>> Begin RAW DATA

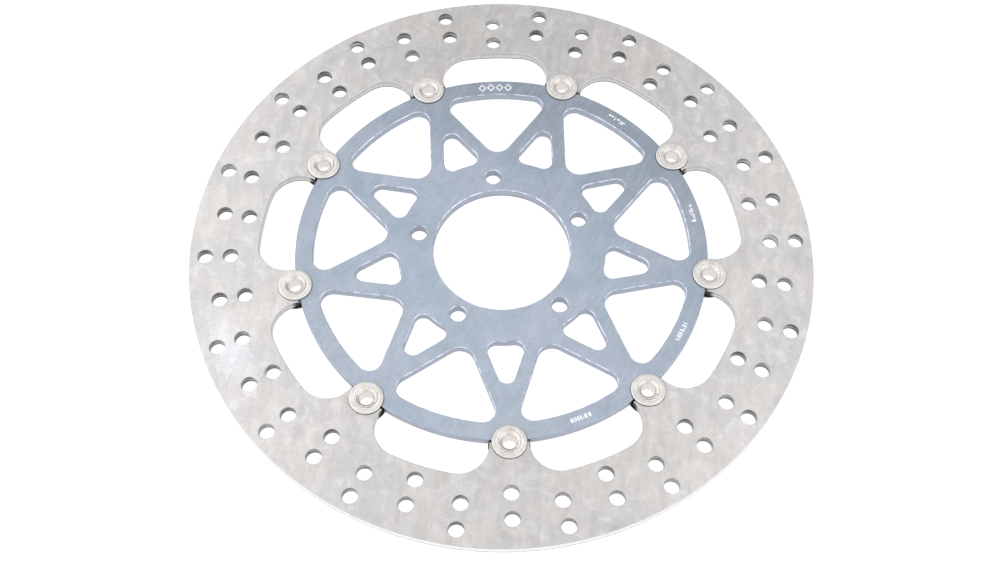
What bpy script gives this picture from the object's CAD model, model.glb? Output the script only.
"""Looks of the floating brake disc: materials on the CAD ring and carrier, turned buttons, etched marks.

Object places are in metres, in the frame's own axes; materials work in millimetres on the object.
"""

import math
import random

import bmesh
import bpy
from mathutils import Matrix, Vector


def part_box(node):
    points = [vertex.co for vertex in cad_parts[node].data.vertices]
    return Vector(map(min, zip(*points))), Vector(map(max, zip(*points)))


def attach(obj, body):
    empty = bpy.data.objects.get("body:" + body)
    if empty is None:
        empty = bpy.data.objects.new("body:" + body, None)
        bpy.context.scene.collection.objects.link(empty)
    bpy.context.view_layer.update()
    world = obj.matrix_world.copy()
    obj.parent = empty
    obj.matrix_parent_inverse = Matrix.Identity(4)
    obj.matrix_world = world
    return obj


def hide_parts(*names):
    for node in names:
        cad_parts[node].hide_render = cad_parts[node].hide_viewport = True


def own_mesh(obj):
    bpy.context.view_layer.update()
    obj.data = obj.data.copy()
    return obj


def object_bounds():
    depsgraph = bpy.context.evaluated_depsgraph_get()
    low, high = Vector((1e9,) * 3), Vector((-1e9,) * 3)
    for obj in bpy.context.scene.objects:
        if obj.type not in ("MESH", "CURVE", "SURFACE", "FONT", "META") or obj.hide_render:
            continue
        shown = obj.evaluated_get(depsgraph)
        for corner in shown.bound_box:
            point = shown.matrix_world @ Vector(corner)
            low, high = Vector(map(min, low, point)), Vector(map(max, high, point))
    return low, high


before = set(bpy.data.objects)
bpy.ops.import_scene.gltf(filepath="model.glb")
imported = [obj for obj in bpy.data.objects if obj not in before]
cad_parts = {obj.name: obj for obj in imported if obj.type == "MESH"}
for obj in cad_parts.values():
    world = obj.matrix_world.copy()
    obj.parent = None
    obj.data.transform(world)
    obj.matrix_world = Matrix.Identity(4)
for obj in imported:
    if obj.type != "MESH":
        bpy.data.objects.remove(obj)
cad_low, cad_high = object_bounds()

MM = 0.001

# Sizes read from the frame, in metres
bush_low, bush_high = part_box("button_bush_1")
washer_low, washer_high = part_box("front_washer_1")
FRONT_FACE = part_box("brake_ring")[1].z
BUTTON_CIRCLE = (bush_low.x + bush_high.x) / 2
RIM_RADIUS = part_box("carrier")[1].y
WASHER_RADIUS = (washer_high.x - washer_low.x) / 2

# Buttons
BUTTONS = 9
BUTTON_PITCH = 360 / BUTTONS
HEAD_THICKNESS = 1.2 * MM
WASHER_BORE = 4.65 * MM
WASHER_COUNTERSINK = 5.75 * MM
WASHER_GROOVE_INSET = 2.2 * MM
WASHER_FOOT_INSET = 0.04 * MM
BUSH_BORE = 3.5 * MM
BUSH_NECK = 4.6 * MM
BUSH_LIP = 5.45 * MM
BUSH_BODY = 6.5 * MM
WASHER_SEGMENTS = 96
BUSH_SEGMENTS = 128
SPRING_SEGMENTS = 96
DENTS_PER_LIP = 5
SPRING_WAVES = 3
SPRING_THICKNESS = 0.35 * MM
SPRING_WIDTH = 2.5 * MM
SPRING_EDGE_RADIUS = 0.08 * MM

# Etched marks on the carrier's rim; angles in degrees
ETCHING_HEIGHT = 0.015 * MM
ETCHING_INSET = 4.4 * MM
LOZENGES = 4
LOZENGE_ANGLE = 140
LOZENGE_PITCH = 4.7 * MM
LOZENGE_HALF_SIZE = (2.1 * MM, 2.4 * MM)
LOZENGE_INNER_SHARE = 0.68
BAR_ROW_ANGLES = (100, 60, 20, 340)
BAR_ROW_SPAN = (-5.6 * MM, 5.0 * MM)
BAR_TOP = 1.1 * MM
BAR_STEP = 0.8 * MM

# Places on the disc that the materials know, in millimetres
HUB_SEAT_RADIUS = 52.0
DRILLED_BAND = (127.0, 157.5)
OUTER_WALL_RADIUS = 158.0
TAB_END_RADIUS = 107.9
WINDOW_ARC_RADIUS = 97.0
GRIME_RING = (WASHER_RADIUS / MM + 0.55, WASHER_RADIUS / MM + 0.1)

# Dark seat lines: lowest and highest z, inner and outer radius; and where the bright hollows start
WASHER_CREVICE = (4.9, 5.5, 7.5, 8.8)
BUSH_CREVICE = (5.9, 6.26, 5.0, 5.7)
WASHER_HOLLOW = 4.5
BUSH_HOLLOW = 3.5

# Oval marks on the ring: centre, half length and half width in millimetres, turn in degrees
WASH_MARK = ((-46.0, -138.5), (24.0, 8.0), -17.0)
GREY_MARKS = (((119.0, -103.5), (7.0, 3.5), -50.0), ((146.0, -63.0), (5.0, 3.0), 20.0))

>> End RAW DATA

JOB
Copy out each line in the listing that has the word "return".

EXERCISE RESULT
    return Vector(map(min, zip(*points))), Vector(map(max, zip(*points)))
    return obj
    return obj
    return low, high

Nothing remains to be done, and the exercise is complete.